Wait. Ben is evil, isn't he? Don't tell me that wasn't true.
OK, whatever, the point is I was trying. I was trying really hard, but you weren't doing anything to help, just making things more and more complicated and confounding. And by then, the honeymoon was over. I saw Jack for the petulant whiner he is, especially as a weepy pill-popper in (I think?) the future. It became clear that Sawyer's strongest assets as an actor are his (mysteriously waxed) pecs and abs, which explains why he's always shirtless. Many of your female characters turned out to be woefully underwritten and far too often depend on a strong guy to bail them out.
Little things finally started to bug me, too, like the fact that the male leads on the show continue to have perfectly shaved perpetual five-o'clock shadows (somehow, I don't think Norelco makes a solar-powered electric shaver). The trombone slide and drum sting that precede every commercial break were endearingly cheesy at first. I looked forward to them, I even sang along with laughter in my little heart at your cute, idiosyncratic habits. But now? Honestly? I realize how grating and annoying they are.
The biggest problem, though, was your ridiculous, ridiculous plot developments. I was willing to grant you the smoke monster—there could be a non-mystical explanation—and the weird coincidences, which kept me hooked. Time travel? Moving the island? Not so much. At a certain point, I realized you're desperately revealing more and more of yourself because there's no there there. You keep throwing up twist after twist to hide the fact that, deep down, you don't really know who you are.
There, I said it. Believe me, it hurts me more than it hurts you, but it's for your own good. Someone had to help you realize that you need to get it together.

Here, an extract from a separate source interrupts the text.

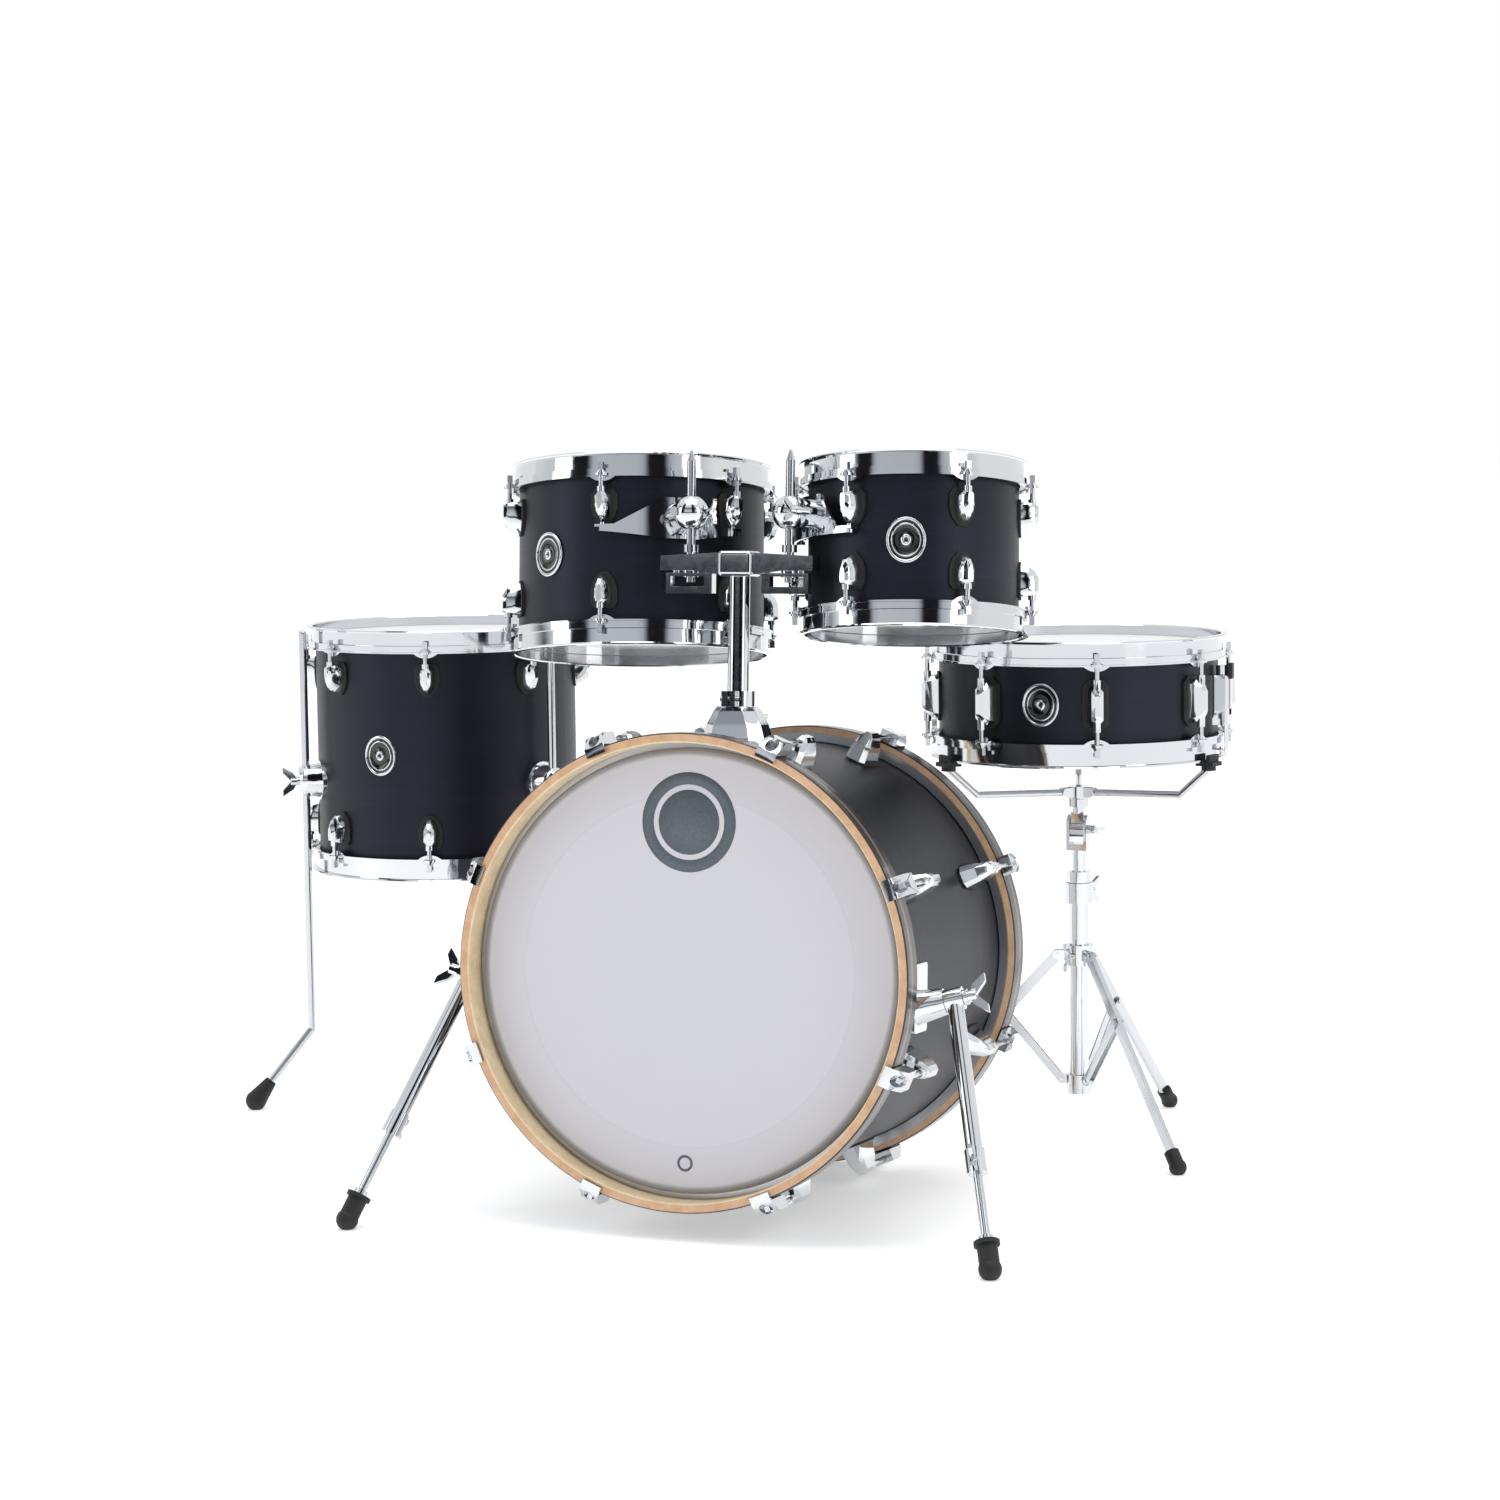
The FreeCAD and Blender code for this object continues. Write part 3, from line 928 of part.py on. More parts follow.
boxes = [shape.optimalBoundingBox(False, False) for shape in parts.values()]
middle = V(-(min(b.XMin for b in boxes) + max(b.XMax for b in boxes)) / 2,
           -(min(b.YMin for b in boxes) + max(b.YMax for b in boxes)) / 2,
           -min(b.ZMin for b in boxes))
os.makedirs("parts", exist_ok=True)
for name, shape in parts.items():
    moved(shape, middle).exportStep("parts/%s.step" % name)
print(len(parts), "nodes, moved by", middle)
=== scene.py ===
# %% [markdown]
# # An acoustic drum kit
# Five drums are carried over from the solid model: a bass drum on spurs, two rack toms on a
# double holder, a floor tom on legs and a snare drum in a folding stand. The solid model
# already has every size, so this lesson only dresses it: finishes first, then the fine
# pieces that a solid modeller finds slow, such as badges and grained ply.

# %% Load the solid model
import bmesh
import bpy
import math
import numpy as np
from mathutils import Matrix, Vector


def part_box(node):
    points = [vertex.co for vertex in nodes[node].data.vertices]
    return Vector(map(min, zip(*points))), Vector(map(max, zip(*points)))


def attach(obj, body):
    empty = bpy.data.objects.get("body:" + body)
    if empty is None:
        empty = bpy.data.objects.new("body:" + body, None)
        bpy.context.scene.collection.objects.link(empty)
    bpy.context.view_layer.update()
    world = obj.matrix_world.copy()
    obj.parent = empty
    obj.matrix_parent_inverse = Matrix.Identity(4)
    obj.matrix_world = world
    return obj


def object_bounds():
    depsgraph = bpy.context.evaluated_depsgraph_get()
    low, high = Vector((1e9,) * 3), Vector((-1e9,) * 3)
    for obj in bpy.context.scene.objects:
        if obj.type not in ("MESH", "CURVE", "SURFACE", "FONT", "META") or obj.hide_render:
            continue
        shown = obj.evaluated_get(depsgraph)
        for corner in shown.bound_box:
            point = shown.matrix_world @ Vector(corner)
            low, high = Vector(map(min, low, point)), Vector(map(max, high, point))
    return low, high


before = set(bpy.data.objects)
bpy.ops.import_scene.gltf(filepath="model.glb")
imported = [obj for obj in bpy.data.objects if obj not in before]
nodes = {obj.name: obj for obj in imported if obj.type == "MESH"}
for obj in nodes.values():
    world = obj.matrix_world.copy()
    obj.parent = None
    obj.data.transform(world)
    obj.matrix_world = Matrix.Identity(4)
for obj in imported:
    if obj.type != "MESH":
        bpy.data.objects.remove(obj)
cad_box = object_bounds()
mm = 0.001

# %% [markdown]
# ## The camera
# A long lens far away was chosen over a short one close by, because a short lens would swell
# the bass drum.

# %% Camera
LENS_MM, SENSOR_MM = 83.4, 36.0
YAW, PITCH, ROLL = 20.52, -5.57, -0.71
STAND_POINT = (1.440, -3.838, 0.9356)
bass_low, bass_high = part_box("bass_shell")
kit_middle = Vector(((bass_low[0] + bass_high[0]) / 2, (bass_low[1] + bass_high[1]) / 2, 0.0))
camera_data = bpy.data.cameras.new("camera")
camera_data.lens = LENS_MM
camera_data.sensor_width = SENSOR_MM
camera_data.clip_end = 200.0
camera = bpy.data.objects.new("camera", camera_data)
bpy.context.scene.collection.objects.link(camera)
yaw, pitch, roll = (math.radians(degrees) for degrees in (YAW, PITCH, ROLL))
turn = Matrix.Rotation(yaw, 4, "Z") @ Matrix.Rotation(math.pi / 2 + pitch, 4, "X")
turn = turn @ Matrix.Rotation(roll, 4, "Z")
place = kit_middle + Vector(STAND_POINT)
camera.matrix_world = Matrix.Translation(place) @ turn
bpy.context.scene.camera = camera
print("camera", tuple(round(v, 3) for v in place))

# %% [markdown]
# ## Helpers for finishes
# A finish is a small tree of nodes. One function turns the hex colours that paint makers
# print into the linear colours that a renderer adds up, and one adds a node with its
# settings and links in a single line.

# %% Colour and node helpers
def linear(hex_colour):
    values = [int(hex_colour[i:i + 2], 16) / 255 for i in (1, 3, 5)]
    return tuple(v / 12.92 if v <= 0.04045 else ((v + 0.055) / 1.055) ** 2.4 for v in values) + (1.0,)


def add(tree, kind, links=None, **settings):
    node = tree.nodes.new("ShaderNode" + kind)
    for name, value in settings.items():
        if hasattr(node, name):
            setattr(node, name, value)
        else:
            node.inputs[name.replace("_", " ")].default_value = value
    for name, source in (links or {}).items():
        tree.links.new(source, node.inputs[name])
    return node


def finish(name, colour, roughness, metallic=0.0, **sockets):
    material = bpy.data.materials.new(name)
    material.use_nodes = True
    shader = material.node_tree.nodes["Principled BSDF"]
    shader.inputs["Base Color"].default_value = linear(colour)
    shader.inputs["Roughness"].default_value = roughness
    shader.inputs["Metallic"].default_value = metallic
    for socket, value in sockets.items():
        shader.inputs[socket.replace("_", " ")].default_value = value
    return material, material.node_tree, shader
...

Quit promising a perfect resolution; it's becoming less and less likely you'll be able to provide one. Stop with the over-the-top explanations (seriously? time travel?), the magical talking ghost rocking chairs, the sextuple-crosses. Get serious. Until you do, I need some time to myself.
Sure, if the mood strikes me, I might tune in to watch an episode or two this season. But that would just be, you know, for old times' sake.